== GIVEN EXERCISE ==
Return, word for word, the lines from the line holding "What OpenSCAD source" through the line holding "it lies on.". Include both end lines and no others.

== RAW DATA ==

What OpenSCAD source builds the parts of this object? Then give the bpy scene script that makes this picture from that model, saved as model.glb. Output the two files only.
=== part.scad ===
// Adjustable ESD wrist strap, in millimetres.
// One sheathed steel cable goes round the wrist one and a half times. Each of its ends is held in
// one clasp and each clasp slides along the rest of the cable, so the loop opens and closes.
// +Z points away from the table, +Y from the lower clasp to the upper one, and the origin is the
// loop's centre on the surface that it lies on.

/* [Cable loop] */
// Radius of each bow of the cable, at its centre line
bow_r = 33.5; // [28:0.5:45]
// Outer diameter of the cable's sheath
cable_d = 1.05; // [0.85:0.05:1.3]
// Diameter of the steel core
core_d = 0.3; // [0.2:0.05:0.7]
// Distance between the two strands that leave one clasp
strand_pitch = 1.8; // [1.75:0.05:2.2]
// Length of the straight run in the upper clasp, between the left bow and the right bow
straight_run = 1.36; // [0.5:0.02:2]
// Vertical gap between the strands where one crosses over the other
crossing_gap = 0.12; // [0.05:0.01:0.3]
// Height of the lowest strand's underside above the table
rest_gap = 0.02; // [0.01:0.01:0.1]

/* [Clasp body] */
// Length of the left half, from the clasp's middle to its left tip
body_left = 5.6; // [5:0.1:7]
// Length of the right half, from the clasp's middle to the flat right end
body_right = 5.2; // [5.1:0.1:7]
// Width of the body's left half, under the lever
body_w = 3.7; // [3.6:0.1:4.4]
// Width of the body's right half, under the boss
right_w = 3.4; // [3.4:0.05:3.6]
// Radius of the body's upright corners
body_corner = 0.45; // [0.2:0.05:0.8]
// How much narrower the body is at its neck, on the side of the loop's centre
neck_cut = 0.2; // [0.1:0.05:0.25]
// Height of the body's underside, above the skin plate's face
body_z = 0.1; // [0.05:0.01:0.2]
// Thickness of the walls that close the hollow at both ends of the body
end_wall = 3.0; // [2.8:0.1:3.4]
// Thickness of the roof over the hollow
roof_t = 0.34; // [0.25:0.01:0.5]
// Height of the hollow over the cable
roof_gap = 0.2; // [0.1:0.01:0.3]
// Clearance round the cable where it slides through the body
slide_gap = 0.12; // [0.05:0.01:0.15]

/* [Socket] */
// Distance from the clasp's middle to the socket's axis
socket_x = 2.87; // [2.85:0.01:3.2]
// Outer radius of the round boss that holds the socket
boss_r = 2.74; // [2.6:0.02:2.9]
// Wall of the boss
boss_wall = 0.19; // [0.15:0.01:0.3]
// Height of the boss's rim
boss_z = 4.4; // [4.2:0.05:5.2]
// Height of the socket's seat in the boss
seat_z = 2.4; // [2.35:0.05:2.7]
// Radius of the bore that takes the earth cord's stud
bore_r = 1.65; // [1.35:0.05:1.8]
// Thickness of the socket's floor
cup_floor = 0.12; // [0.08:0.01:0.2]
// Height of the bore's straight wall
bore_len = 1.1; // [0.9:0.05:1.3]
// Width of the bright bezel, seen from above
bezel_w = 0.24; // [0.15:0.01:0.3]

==

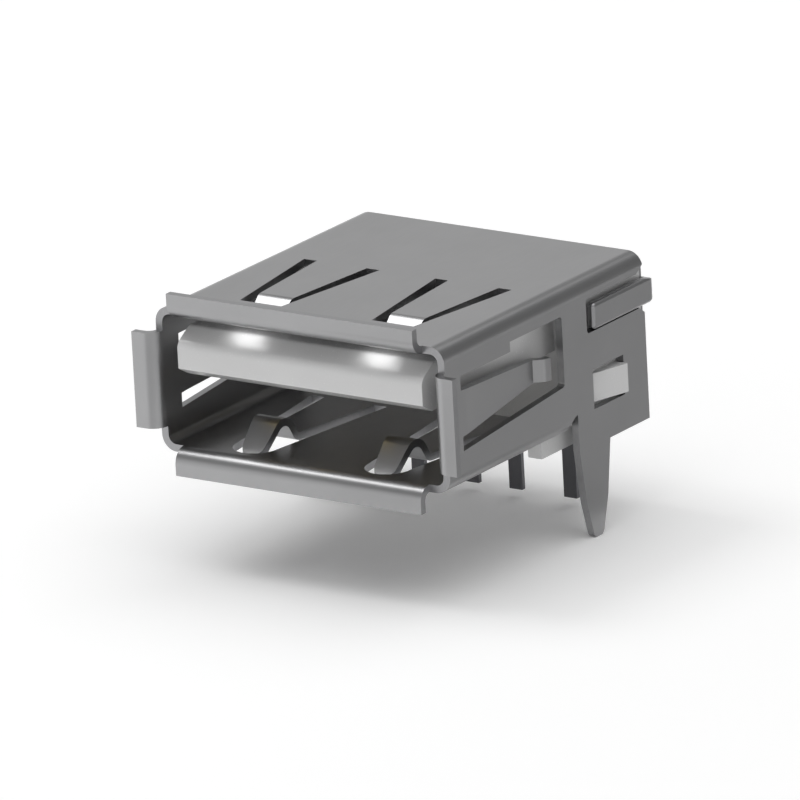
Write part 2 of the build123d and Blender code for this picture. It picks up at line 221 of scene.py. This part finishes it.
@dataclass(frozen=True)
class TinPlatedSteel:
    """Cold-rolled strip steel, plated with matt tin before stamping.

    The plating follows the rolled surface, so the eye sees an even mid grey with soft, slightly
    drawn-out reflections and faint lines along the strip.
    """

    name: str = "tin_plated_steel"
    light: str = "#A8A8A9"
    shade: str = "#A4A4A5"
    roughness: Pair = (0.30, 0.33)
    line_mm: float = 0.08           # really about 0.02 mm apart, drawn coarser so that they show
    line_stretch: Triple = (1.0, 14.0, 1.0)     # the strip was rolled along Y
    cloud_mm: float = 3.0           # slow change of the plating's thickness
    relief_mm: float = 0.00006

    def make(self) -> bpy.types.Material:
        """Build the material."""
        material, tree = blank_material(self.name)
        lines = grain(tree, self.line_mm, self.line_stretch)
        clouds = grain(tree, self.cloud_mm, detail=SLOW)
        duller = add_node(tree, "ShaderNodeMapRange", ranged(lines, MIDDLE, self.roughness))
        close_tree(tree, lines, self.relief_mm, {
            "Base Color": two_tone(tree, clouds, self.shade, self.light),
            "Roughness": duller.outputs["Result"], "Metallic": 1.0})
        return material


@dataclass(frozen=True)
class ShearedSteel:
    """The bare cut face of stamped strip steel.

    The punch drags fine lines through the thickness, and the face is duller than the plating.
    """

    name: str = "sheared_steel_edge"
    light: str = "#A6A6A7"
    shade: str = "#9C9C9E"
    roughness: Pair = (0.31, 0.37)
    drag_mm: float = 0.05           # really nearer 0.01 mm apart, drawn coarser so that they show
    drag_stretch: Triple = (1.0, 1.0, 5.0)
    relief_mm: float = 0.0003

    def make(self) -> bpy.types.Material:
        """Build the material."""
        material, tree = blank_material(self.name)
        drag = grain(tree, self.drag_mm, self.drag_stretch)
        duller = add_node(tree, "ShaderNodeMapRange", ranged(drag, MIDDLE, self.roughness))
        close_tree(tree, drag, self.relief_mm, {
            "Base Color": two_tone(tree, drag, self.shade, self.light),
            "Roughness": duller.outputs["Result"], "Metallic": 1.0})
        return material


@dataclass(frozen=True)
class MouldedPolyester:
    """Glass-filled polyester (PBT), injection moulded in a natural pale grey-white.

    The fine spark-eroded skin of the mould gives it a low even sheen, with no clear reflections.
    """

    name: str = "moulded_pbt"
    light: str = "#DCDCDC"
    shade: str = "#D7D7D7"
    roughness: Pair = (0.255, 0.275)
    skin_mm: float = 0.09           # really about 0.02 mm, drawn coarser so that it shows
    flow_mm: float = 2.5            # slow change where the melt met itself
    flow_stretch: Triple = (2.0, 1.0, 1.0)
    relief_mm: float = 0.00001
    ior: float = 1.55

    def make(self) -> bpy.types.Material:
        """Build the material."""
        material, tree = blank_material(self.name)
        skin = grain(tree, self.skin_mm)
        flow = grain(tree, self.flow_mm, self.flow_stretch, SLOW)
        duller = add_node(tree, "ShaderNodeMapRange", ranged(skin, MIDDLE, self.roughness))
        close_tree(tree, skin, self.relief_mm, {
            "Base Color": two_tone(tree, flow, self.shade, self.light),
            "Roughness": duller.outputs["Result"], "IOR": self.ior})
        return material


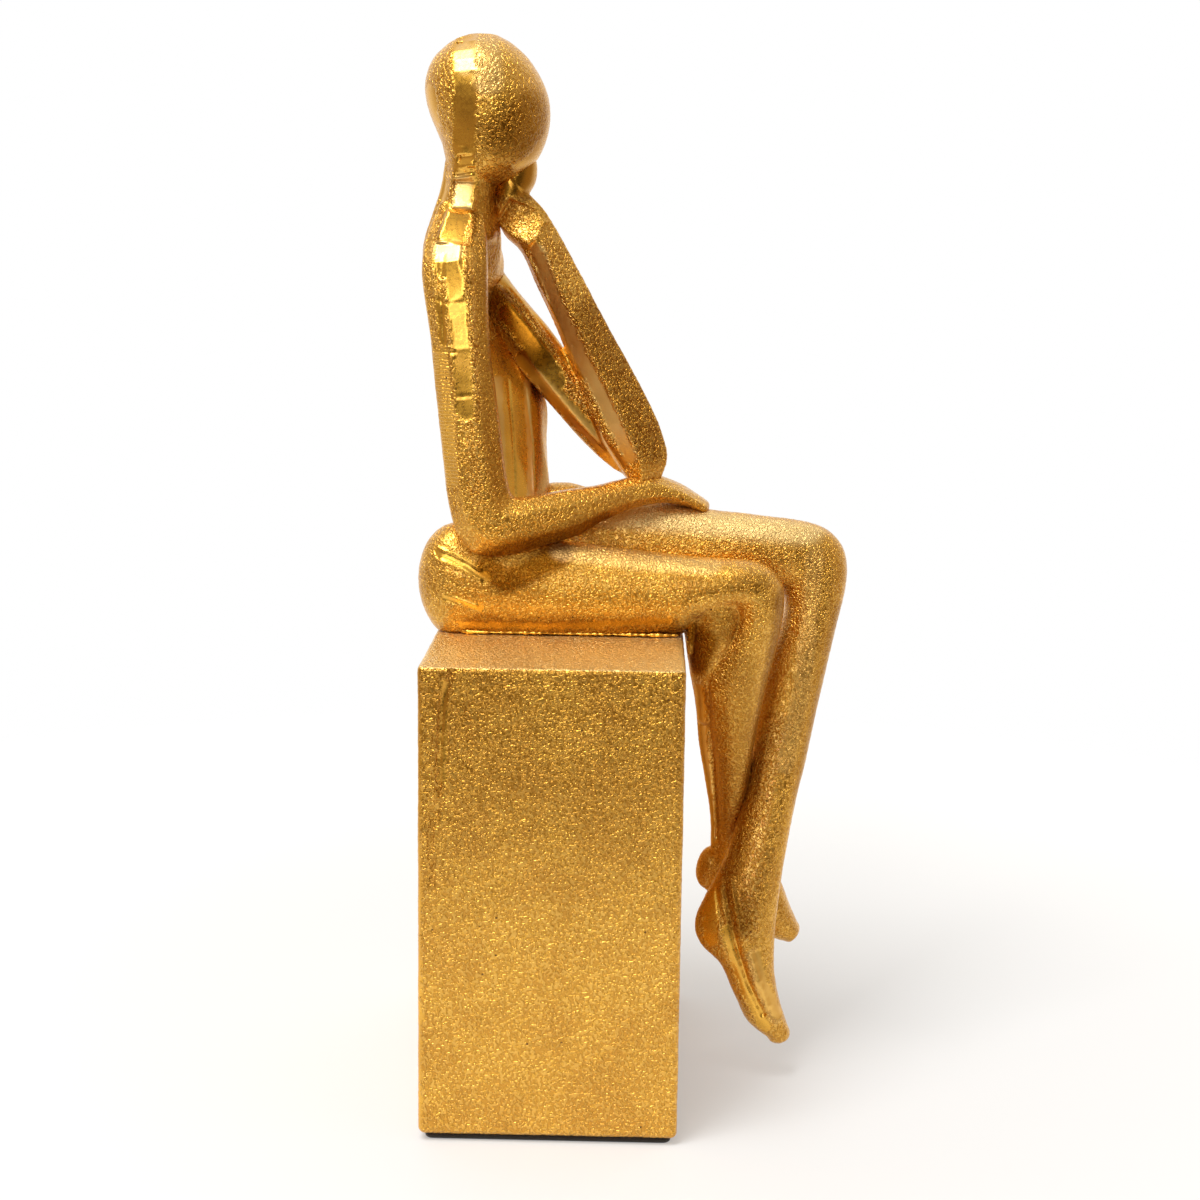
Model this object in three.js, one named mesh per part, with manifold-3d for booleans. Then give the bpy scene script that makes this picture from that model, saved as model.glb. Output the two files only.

== WORKED SOLUTION ==
What OpenSCAD source builds the parts of this object? Then give the bpy scene script that makes this picture from that model, saved as model.glb. Output the two files only.
=== part.scad ===
// Adjustable ESD wrist strap, in millimetres.
// One sheathed steel cable goes round the wrist one and a half times. Each of its ends is held in
// one clasp and each clasp slides along the rest of the cable, so the loop opens and closes.
// +Z points away from the table, +Y from the lower clasp to the upper one, and the origin is the
// loop's centre on the surface that it lies on.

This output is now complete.